*TASK*:
Would you quote the material below from its first line through the line containing "# the tube that", exactly and with both ends included?
+--
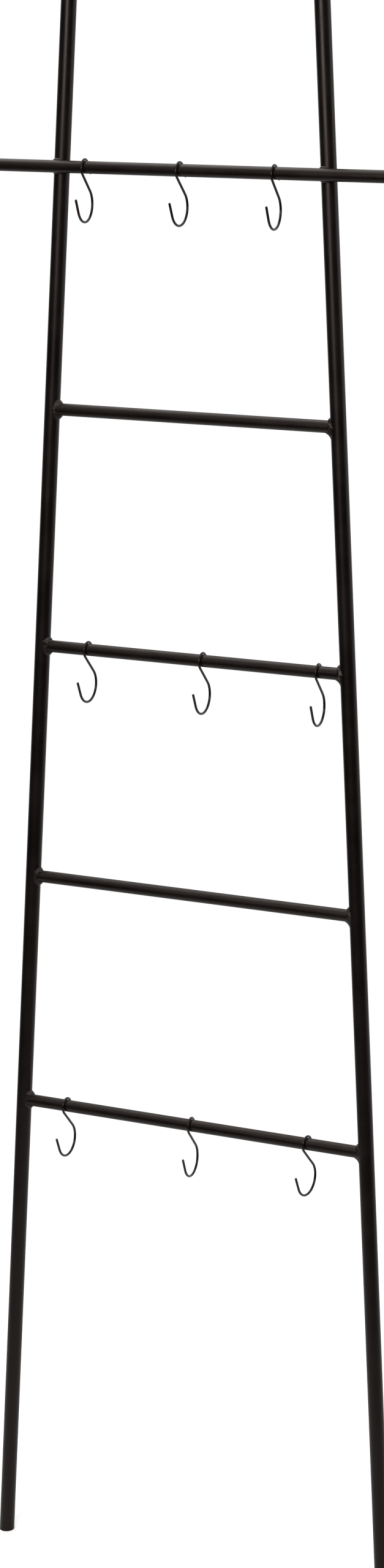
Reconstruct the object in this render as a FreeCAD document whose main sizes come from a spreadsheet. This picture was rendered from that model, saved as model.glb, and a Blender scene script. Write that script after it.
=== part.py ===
import FreeCAD
import Part
import math
import os

import Sketcher
from FreeCAD import Placement, Rotation, Vector

# Leaning blanket ladder of welded steel tube, with loose wire S-hooks.
# Millimetres and degrees. X runs along the rungs, Y towards the wall, Z up.
# The origin is on the floor, half way between the feet and the point below the rail tops.
#
# The frame is drawn upright in the ladder's own plane, with its zero at the soles, and each
# finished piece is then tipped back by the lean. The hooks hang plumb, so they are drawn about
# the tube that carries them and placed on its axis.

# name, value, what it is
SIZES = [
    ("rail_diameter", 19.0, "outside diameter of the two side rails"),
    ("rail_wall", 1.5, "wall of the rail tube"),
    ("rung_diameter", 15.0, "outside diameter of the rungs and of the clothes bar"),
    ("rung_wall", 1.2, "wall of the rung tube"),
    ("rung_count", 4, "rungs below the clothes bar"),
    ("rung_pitch", 292.0, "from one rung to the next, along the rails' plane"),
    ("leg_height", 584.0, "from the soles up to the lowest rung, along the rails' plane"),
    ("rail_above_bar", 248.0, "rail that stands above the clothes bar"),
    ("spacing_low", 480.0, "between the rail centres at the lowest rung"),
    ("spacing_bar", 356.0, "between the rail centres at the clothes bar"),
    ("bar_length", 640.0, "clothes bar over its two caps"),
    ("lean_angle", 3.0, "lean of the ladder towards the wall"),
    ("weld_radius", 4.5, "fillet weld round each rung end"),
    ("bead_length", 13.0, "weld bead between bar and rail, along the bar"),
    ("bead_depth", 5.2, "thickness of that bead"),
    ("bead_rise", 7.0, "bead centre above or below the bar's axis"),
    ("bead_forward", 1.5, "bead centre in front of the rail's face"),
    ("cap_flange", 2.0, "flange of every plastic plug"),
    ("cap_spigot", 16.0, "depth of a plug inside its tube"),
    ("cap_fit", 0.05, "clearance between a plug's spigot and the bore"),
    ("cap_rounding", 0.8, "rounded rim of a plug"),
    ("wire_diameter", 3.0, "hook wire"),
    ("wire_rounding", 0.5, "rounded end of the wire"),
    ("hook_seat", 0.3, "clearance between wire and tube at the top of the loop"),
    ("hook_side", 1.0, "clearance between wire and tube at the sides of the loop"),
    ("hook_tail", 15.0, "straight leg behind the tube"),
    ("hook_tail_flare", 28.0, "how far that leg spreads from the vertical, in degrees"),
    ("hook_drop", 43.5, "centre of the lower loop below the tube's axis"),
    ("hook_forward", 2.5, "centre of the lower loop in front of the tube's axis"),
    ("hook_bend", 21.0, "radius of the lower loop, to the middle of the wire"),
    ("hook_tip", 17.2, "straight leg that ends in the front tip"),
    ("hook_tip_flare", 22.0, "how far that leg spreads from the vertical, in degrees"),
]

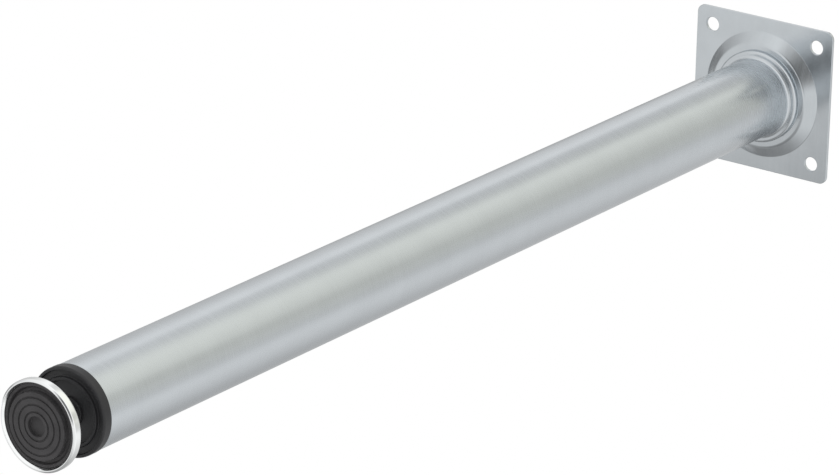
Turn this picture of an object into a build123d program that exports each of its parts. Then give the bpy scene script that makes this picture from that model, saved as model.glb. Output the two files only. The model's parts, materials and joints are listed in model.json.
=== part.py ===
"""Table leg: a steel tube crimped into a pressed mounting plate, with a screw-adjusted foot.

The leg stands upright. The origin is the centre of the sole, on the floor, and +Z runs up
the tube to the mounting plate. All sizes are in millimetres.
"""
from build123d import *
from math import atan2, cos, radians, tan
import os

# Driving dimensions: the leg as a whole
overall_height = 710.0          # floor to the plate's mounting face, foot set as modelled
tube_diameter = 50.0
tube_wall = 1.5

# Pressed mounting plate
plate_side = 100.0
plate_thickness = 2.0
plate_corner_radius = 5.0
screw_hole_pitch = 77.0
screw_hole_diameter = 9.2
boss_height = 4.6               # how far the boss is pressed down from the plate
boss_land_width = 4.2           # flat ring between the tube's bead and the boss's shoulder
boss_wall_run = 7.0             # width of the sloping wall, seen from above
boss_shoulder_bend = 2.0        # inside radius of the bend at the top of the boss
boss_foot_bend = 0.8            # inside radius of the bend where the wall meets the plate

# Crimp that locks the tube in the plate
bead_reach = 4.8                # how far the folded bead stands out from the tube
bead_gap = 0.4                  # slit left inside the fold
bead_root_bend = 2.0            # outside radius where the tube turns out into the bead
lip_reach = 3.6                 # how far the flared lip stands out behind the plate
lip_edge_round = 0.5
neck_bend = 0.3                 # radius where the neck meets the bead and the lip
neck_clearance = 0.05           # between the bends of the tube's neck and the hole in the boss
fold_edge_trim = 0.05           # keeps the bead's two edge arcs apart

# Plastic insert in the lower end of the tube
insert_flange_overhang = 0.3    # flange past the outside of the tube
insert_flange_height = 6.0
insert_flange_edge_round = 1.4
insert_rim_width = 1.7          # rim round the recessed underside
insert_moat_width = 4.2
insert_moat_depth = 1.8
insert_ridge_width = 1.5
insert_dish_depth = 2.6
insert_wall_draft = 0.4         # how far the recessed walls lean over their depth
insert_sleeve_length = 24.0
insert_sleeve_wall = 2.0
insert_sleeve_clearance = 0.6   # sleeve to the inside of the tube
insert_fin_clearance = 0.1      # gripping fins to the inside of the tube
insert_fin_count = 4
insert_fin_thickness = 1.2
insert_fin_pitch = 5.0
insert_lead_in = 1.0            # chamfer at the sleeve's upper edge
insert_hub_wall = 2.6           # plastic outside the corners of the nut
insert_hub_cap = 3.0            # plastic over the nut
insert_rib_count = 6
insert_rib_thickness = 1.8
insert_rib_height = 9.0
insert_bore_clearance = 0.3     # spindle to the hole in the plastic

# Hexagon nut held in the insert
nut_across_flats = 17.0
nut_height = 8.0
thread_clearance = 0.05         # spindle to nut, on the radius

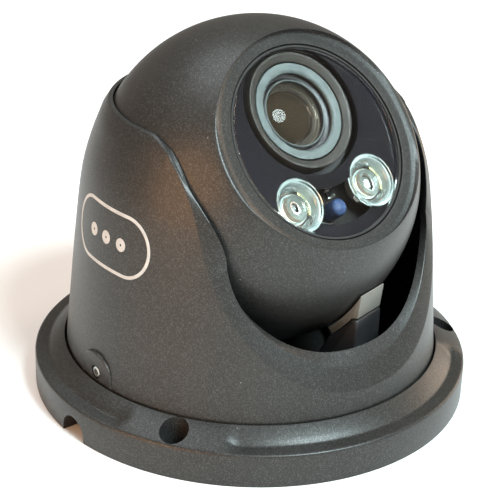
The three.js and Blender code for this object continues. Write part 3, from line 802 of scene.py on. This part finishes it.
+--
*FINISHED EXERCISE*:
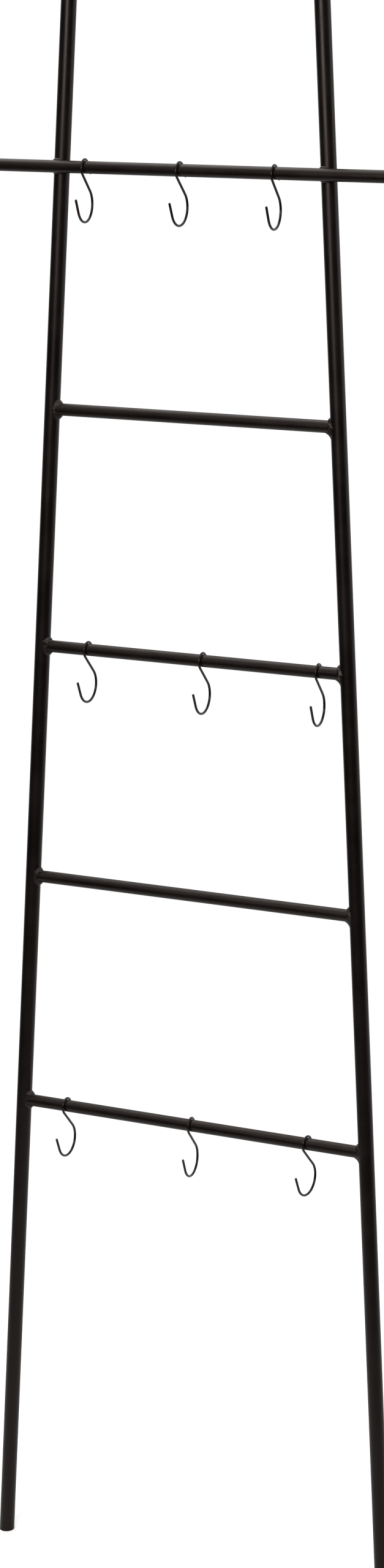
Reconstruct the object in this render as a FreeCAD document whose main sizes come from a spreadsheet. This picture was rendered from that model, saved as model.glb, and a Blender scene script. Write that script after it.
=== part.py ===
import FreeCAD
import Part
import math
import os

import Sketcher
from FreeCAD import Placement, Rotation, Vector

# Leaning blanket ladder of welded steel tube, with loose wire S-hooks.
# Millimetres and degrees. X runs along the rungs, Y towards the wall, Z up.
# The origin is on the floor, half way between the feet and the point below the rail tops.
#
# The frame is drawn upright in the ladder's own plane, with its zero at the soles, and each
# finished piece is then tipped back by the lean. The hooks hang plumb, so they are drawn about
# the tube that carries them and placed on its axis.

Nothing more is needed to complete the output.